● YOUR OBJECTIVE:
Print all entries word for word.

● JSON records of objects:
__________

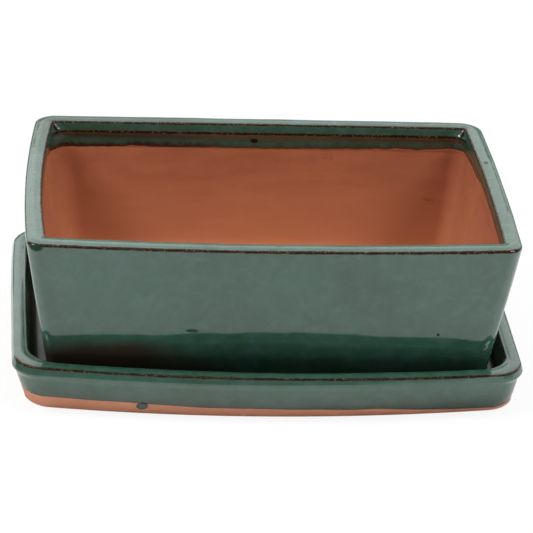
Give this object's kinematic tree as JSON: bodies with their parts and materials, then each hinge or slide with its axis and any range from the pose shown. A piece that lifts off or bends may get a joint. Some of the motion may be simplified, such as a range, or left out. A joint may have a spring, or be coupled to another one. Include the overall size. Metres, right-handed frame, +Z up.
{
  "type": "rectangular planter with saucer",
  "caption": "Rectangular glazed ceramic plant pot with tapered bowed walls and a bare clay inside, standing in a matching shallow saucer that catches drained water.",
  "frame": {"origin": "middle of the footprint box, on the surface the saucer stands on", "axes": "+X along the planter's length, -Y towards the front, +Z up"},
  "size_m": [0.2818, 0.196, 0.0998],
  "materials": {
    "pot_glaze": "glossy dark green glaze outside, bare matt terracotta inside and under the feet",
    "saucer_glaze": "glossy dark green glaze, bare matt terracotta foot band and underside"
  },
  "bodies": {
    "saucer": {"saucer": "saucer_glaze"},
    "pot": {"pot": "pot_glaze"}
  },
  "joints": [
    {"name": "pot_lift", "type": "slide", "parent": "saucer", "child": "pot", "axis": [0, 0, 1], "range_m": [0, 0.12]}
  ]
}
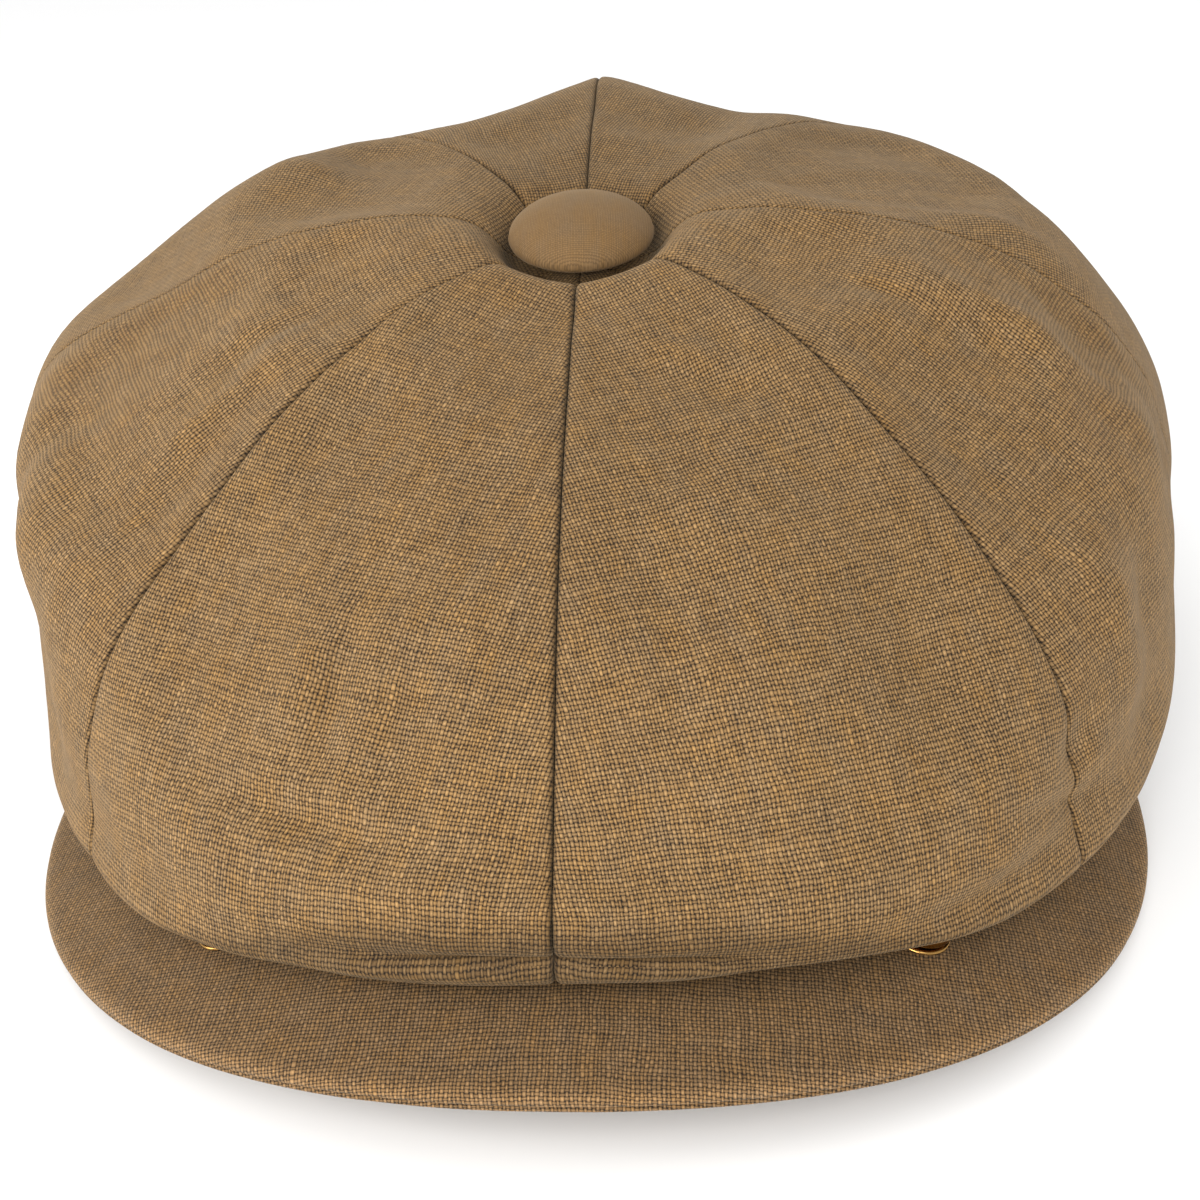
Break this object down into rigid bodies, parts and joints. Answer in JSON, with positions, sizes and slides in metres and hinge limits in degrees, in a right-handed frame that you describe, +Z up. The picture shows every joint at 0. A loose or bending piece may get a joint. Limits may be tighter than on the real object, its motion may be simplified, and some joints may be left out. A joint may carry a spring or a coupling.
{
  "type": "newsboy cap",
  "caption": "Newsboy cap in woven linen: puffed panelled crown with covered button, stiff arched visor held under its front by press studs, lining and sweatband.",
  "frame": {"origin": "middle of the cap's bounding box, on the table it lies on", "axes": "+Z up, -Y towards the visor, +X to the right seen from the front"},
  "size_m": [0.2454, 0.281, 0.1215],
  "materials": {
    "linen": "coarse plain-weave linen, matt, camel brown",
    "visor_linen": "the same linen drawn over the visor, matt",
    "lining": "smooth twill lining, dark brown",
    "sweatband": "ribbed grosgrain band, dark brown",
    "board": "moulded visor board, hidden",
    "brass": "polished brass press stud",
    "tinplate": "pressed tinplate, hidden under the cloth"
  },
  "bodies": {
    "cap_body": {"crown_panel_side_front_right": "linen", "crown_panel_side_back_right": "linen", "crown_panel_back_right": "linen", "crown_panel_back_left": "linen", "crown_panel_side_back_left": "linen", "crown_panel_side_front_left": "linen", "lining_panel_side_front_right": "lining", "lining_panel_side_back_right": "lining", "lining_panel_back_right": "lining", "lining_panel_back_left": "lining", "lining_panel_side_back_left": "lining", "lining_panel_side_front_left": "lining", "head_band": "linen", "sweatband": "sweatband", "button_cover": "linen", "button_shell": "tinplate", "button_back": "tinplate", "button_washer": "tinplate"},
    "crown_front": {"crown_panel_front_right": "linen", "crown_panel_front_left": "linen", "lining_panel_front_right": "lining", "lining_panel_front_left": "lining", "snap_socket_left": "brass", "snap_socket_right": "brass"},
    "visor": {"visor_top_cover": "visor_linen", "visor_board": "board", "visor_under_cover": "visor_linen", "snap_stud_left": "brass", "snap_stud_right": "brass"}
  },
  "joints": [
    {"name": "crown_front_lift", "type": "hinge", "parent": "cap_body", "child": "crown_front", "pos_m": [0, -0.0285, 0.0995], "axis": [-1, 0, 0], "range_deg": [0, 8]},
    {"name": "visor_pivot", "type": "hinge", "parent": "cap_body", "child": "visor", "pos_m": [0, -0.0355, 0.015], "axis": [1, 0, 0], "range_deg": [0, 10]}
  ]
}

__________

● FINAL ANSWER:
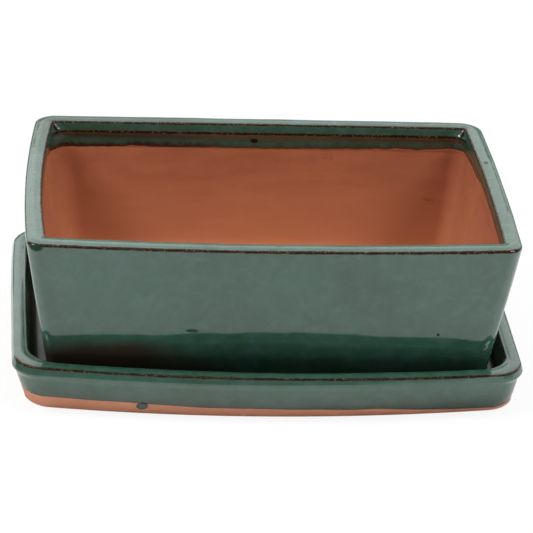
Give this object's kinematic tree as JSON: bodies with their parts and materials, then each hinge or slide with its axis and any range from the pose shown. A piece that lifts off or bends may get a joint. Some of the motion may be simplified, such as a range, or left out. A joint may have a spring, or be coupled to another one. Include the overall size. Metres, right-handed frame, +Z up.
{
  "type": "rectangular planter with saucer",
  "caption": "Rectangular glazed ceramic plant pot with tapered bowed walls and a bare clay inside, standing in a matching shallow saucer that catches drained water.",
  "frame": {"origin": "middle of the footprint box, on the surface the saucer stands on", "axes": "+X along the planter's length, -Y towards the front, +Z up"},
  "size_m": [0.2818, 0.196, 0.0998],
  "materials": {
    "pot_glaze": "glossy dark green glaze outside, bare matt terracotta inside and under the feet",
    "saucer_glaze": "glossy dark green glaze, bare matt terracotta foot band and underside"
  },
  "bodies": {
    "saucer": {"saucer": "saucer_glaze"},
    "pot": {"pot": "pot_glaze"}
  },
  "joints": [
    {"name": "pot_lift", "type": "slide", "parent": "saucer", "child": "pot", "axis": [0, 0, 1], "range_m": [0, 0.12]}
  ]
}
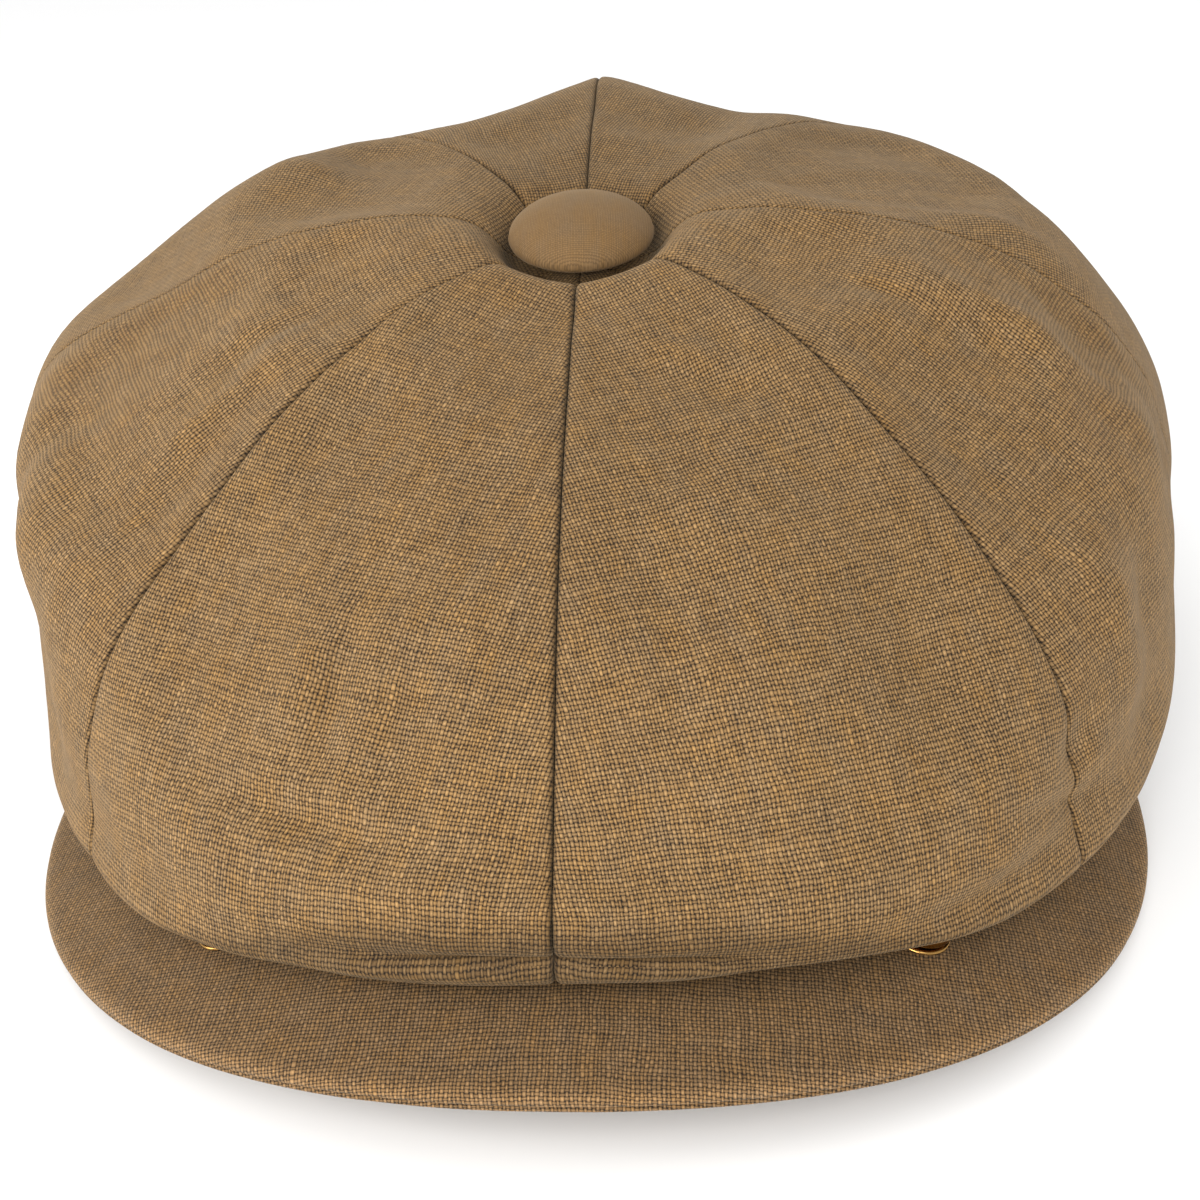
Break this object down into rigid bodies, parts and joints. Answer in JSON, with positions, sizes and slides in metres and hinge limits in degrees, in a right-handed frame that you describe, +Z up. The picture shows every joint at 0. A loose or bending piece may get a joint. Limits may be tighter than on the real object, its motion may be simplified, and some joints may be left out. A joint may carry a spring or a coupling.
{
  "type": "newsboy cap",
  "caption": "Newsboy cap in woven linen: puffed panelled crown with covered button, stiff arched visor held under its front by press studs, lining and sweatband.",
  "frame": {"origin": "middle of the cap's bounding box, on the table it lies on", "axes": "+Z up, -Y towards the visor, +X to the right seen from the front"},
  "size_m": [0.2454, 0.281, 0.1215],
  "materials": {
    "linen": "coarse plain-weave linen, matt, camel brown",
    "visor_linen": "the same linen drawn over the visor, matt",
    "lining": "smooth twill lining, dark brown",
    "sweatband": "ribbed grosgrain band, dark brown",
    "board": "moulded visor board, hidden",
    "brass": "polished brass press stud",
    "tinplate": "pressed tinplate, hidden under the cloth"
  },
  "bodies": {
    "cap_body": {"crown_panel_side_front_right": "linen", "crown_panel_side_back_right": "linen", "crown_panel_back_right": "linen", "crown_panel_back_left": "linen", "crown_panel_side_back_left": "linen", "crown_panel_side_front_left": "linen", "lining_panel_side_front_right": "lining", "lining_panel_side_back_right": "lining", "lining_panel_back_right": "lining", "lining_panel_back_left": "lining", "lining_panel_side_back_left": "lining", "lining_panel_side_front_left": "lining", "head_band": "linen", "sweatband": "sweatband", "button_cover": "linen", "button_shell": "tinplate", "button_back": "tinplate", "button_washer": "tinplate"},
    "crown_front": {"crown_panel_front_right": "linen", "crown_panel_front_left": "linen", "lining_panel_front_right": "lining", "lining_panel_front_left": "lining", "snap_socket_left": "brass", "snap_socket_right": "brass"},
    "visor": {"visor_top_cover": "visor_linen", "visor_board": "board", "visor_under_cover": "visor_linen", "snap_stud_left": "brass", "snap_stud_right": "brass"}
  },
  "joints": [
    {"name": "crown_front_lift", "type": "hinge", "parent": "cap_body", "child": "crown_front", "pos_m": [0, -0.0285, 0.0995], "axis": [-1, 0, 0], "range_deg": [0, 8]},
    {"name": "visor_pivot", "type": "hinge", "parent": "cap_body", "child": "visor", "pos_m": [0, -0.0355, 0.015], "axis": [1, 0, 0], "range_deg": [0, 10]}
  ]
}